Back in May, 2013, I first shared my experience freezing my IDA and ARS credit reports. In March, 2015, Kenny over at Miles4More described his experience achieving the same result through the mid-20th century magic of the telecopying transmitter-receiver (for some reason Kenny insisted on called this "the easy way").
There's no reason to believe the fundamental situation has changed: if US Bank has access to your IDA and ARS credit reports when you apply for credit through them, they will take into account factors that those agencies use and that the major credit reporting agencies do not. If US Bank does not have access to those credit reports, they'll rely on your credit report with a major credit reporting agency.
Whether that matters to you depends on your overall credit profile, but if you apply for new credits cards several times throughout the year, you'll want to freeze your IDA and ARS credit reports before applying for a US Bank credit card.
Deciding on cards
The most important thing to know about applying for US Bank credit cards is that you're eligible for as many signup bonuses as you're able to get approved for. They have somewhat vague terms and conditions prohibiting this, but my experience was those conditions are not enforced, and I haven't seen a single report to the contrary (of a signup bonus being denied for previously carrying the card).
For example, I applied for the Flexperks Travel Rewards card for the first time in the Spring of 2012, just before US Bank announced their promotion connected to the 2012 Summer Olympic Games, under a 17,500 Flexpoint signup bonus. When the promotion was announced, I applied again and was approved for what ultimately turned out to be a 33,150 Flexpoint signup bonus.
In other words, you should apply first for cards with the most valuable signup bonuses, regardless of your ultimate plans, since the total amount of credit US Bank will extend you is limited while the number of signup bonuses you can receive is not.
Applying for cards
Doctor of Credit has noted that credit reporting agencies combine same-day credit pulls that appear to them as duplicates, which US Bank credit pulls appear to do. That means there's no risk to your credit score in applying for multiple US Bank-issued credit cards in a single day (there may be a risk to your relationship with US Bank, of course).

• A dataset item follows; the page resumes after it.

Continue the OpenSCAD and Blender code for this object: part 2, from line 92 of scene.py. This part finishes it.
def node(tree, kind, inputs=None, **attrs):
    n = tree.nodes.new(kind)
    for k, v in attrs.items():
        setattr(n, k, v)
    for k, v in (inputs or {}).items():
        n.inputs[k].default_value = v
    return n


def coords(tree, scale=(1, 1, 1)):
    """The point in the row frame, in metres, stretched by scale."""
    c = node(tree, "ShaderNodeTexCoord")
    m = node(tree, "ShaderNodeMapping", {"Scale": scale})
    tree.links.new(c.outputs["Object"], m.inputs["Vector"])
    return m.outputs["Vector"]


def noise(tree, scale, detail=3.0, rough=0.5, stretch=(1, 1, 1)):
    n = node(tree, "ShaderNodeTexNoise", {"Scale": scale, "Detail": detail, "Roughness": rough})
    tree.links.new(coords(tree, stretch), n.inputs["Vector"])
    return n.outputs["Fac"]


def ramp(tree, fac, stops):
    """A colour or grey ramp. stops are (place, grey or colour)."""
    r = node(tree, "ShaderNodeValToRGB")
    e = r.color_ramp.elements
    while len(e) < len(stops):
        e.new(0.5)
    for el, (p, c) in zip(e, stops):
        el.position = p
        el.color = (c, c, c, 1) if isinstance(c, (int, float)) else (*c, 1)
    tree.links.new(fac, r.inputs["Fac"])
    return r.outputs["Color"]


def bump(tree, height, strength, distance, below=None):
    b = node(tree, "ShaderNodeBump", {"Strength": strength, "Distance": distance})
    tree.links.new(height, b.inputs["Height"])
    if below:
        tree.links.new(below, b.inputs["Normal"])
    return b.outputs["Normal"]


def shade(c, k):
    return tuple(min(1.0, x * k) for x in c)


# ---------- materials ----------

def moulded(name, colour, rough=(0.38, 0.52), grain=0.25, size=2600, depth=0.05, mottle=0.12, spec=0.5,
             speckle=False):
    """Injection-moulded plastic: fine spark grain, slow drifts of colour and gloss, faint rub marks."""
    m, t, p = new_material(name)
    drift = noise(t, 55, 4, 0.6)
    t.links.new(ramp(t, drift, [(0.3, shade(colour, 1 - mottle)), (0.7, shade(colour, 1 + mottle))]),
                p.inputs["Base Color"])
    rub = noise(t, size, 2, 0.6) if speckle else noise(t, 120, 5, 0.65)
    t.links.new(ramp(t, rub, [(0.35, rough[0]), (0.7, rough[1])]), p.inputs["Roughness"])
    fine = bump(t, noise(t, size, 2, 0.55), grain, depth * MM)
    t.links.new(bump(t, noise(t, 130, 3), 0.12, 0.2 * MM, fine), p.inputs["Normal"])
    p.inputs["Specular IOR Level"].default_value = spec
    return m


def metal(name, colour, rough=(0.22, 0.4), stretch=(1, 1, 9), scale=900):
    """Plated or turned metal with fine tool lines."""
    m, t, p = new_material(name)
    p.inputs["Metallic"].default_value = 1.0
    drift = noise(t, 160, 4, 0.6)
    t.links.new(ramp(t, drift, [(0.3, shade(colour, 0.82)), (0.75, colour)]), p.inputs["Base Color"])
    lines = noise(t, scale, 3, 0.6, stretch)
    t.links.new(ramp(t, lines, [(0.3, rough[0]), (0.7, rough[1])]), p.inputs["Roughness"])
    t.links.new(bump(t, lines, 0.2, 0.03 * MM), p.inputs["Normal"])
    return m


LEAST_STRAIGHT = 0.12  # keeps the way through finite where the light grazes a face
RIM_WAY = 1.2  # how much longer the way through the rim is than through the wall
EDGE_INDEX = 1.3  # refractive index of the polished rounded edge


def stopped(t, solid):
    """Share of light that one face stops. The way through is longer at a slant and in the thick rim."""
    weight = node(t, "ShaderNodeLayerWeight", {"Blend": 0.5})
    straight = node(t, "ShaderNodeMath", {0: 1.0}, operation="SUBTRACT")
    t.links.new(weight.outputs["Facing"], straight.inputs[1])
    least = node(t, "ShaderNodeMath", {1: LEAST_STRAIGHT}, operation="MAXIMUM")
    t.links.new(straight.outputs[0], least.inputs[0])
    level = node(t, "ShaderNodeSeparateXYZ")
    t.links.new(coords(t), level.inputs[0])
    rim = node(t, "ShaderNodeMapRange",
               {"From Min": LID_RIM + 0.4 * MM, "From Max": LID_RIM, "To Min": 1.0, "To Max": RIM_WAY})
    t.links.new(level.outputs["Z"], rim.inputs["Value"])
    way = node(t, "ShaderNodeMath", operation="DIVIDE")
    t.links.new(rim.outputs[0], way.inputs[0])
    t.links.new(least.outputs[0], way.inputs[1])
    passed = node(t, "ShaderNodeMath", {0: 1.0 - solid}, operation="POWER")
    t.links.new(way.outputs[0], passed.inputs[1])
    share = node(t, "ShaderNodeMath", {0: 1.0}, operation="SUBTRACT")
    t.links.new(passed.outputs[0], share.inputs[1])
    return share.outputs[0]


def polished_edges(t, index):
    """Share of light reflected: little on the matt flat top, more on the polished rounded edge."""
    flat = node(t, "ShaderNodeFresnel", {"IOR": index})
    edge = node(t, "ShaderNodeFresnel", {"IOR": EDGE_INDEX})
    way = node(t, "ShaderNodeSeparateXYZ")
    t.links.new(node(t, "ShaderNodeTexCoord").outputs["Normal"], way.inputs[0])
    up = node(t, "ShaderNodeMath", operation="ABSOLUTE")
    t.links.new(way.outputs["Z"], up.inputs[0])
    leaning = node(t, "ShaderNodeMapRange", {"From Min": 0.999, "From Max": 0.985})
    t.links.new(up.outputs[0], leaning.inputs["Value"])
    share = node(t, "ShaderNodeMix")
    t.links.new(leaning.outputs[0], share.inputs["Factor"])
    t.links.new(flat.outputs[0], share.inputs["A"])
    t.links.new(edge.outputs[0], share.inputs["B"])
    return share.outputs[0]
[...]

Requesting product changes
[Please see the update at the top of this post.]
The good folks at the myFICO fora report that It appears that US Bank, like Chase but unlike, for example, Citi, will not do product changes between co-branded credit cards and proprietary rewards cards.
So product changes between Cash+ and Flexperks Travel Rewards cards are possible, while product changes between a Club Carlson co-branded credit card and either of the former are not.
Your overall US Bank credit card portfolio has to depend on your goals.
For example, in the near term I intend to keep the Club Carlson Business Rewards credit card despite its devaluation since I take at least one weekend trip to Chicago each year; I'll certainly be able to use the free domestic award night and 40,000 Gold Point anniversary bonus at the Radisson Blu Aqua in downtown Chicago, where my partner and I have enjoyed our 3 stays so far.
If you're more interested in using credit card rewards as a way to generate cash back, redeemable each statement cycle in any amount, the Cash+ is a terrific card.
But the Cash+ card is even better if you get it through a product change from the Flexperks Travel Rewards credit card, where you'll receive a more valuable year-round signup bonus — and an even more valuable one if US Bank renews their Summer Olympic promotion in 2016.
Finally, if you tend to travel on domestic economy flights, the Flexperks Travel Rewards card gives you an opportunity to buy those tickets at a very steep discount by manufacturing spend at gas stations or grocery stores, or by making Kiva loans, which earn 3 Flexpoints (worth up to 2 cents each) per dollar lent.
Of course, no post about US Bank would be complete without noting that dealing with US Bank is never a walk in the park. Forewarned, forearmed, etc., etc.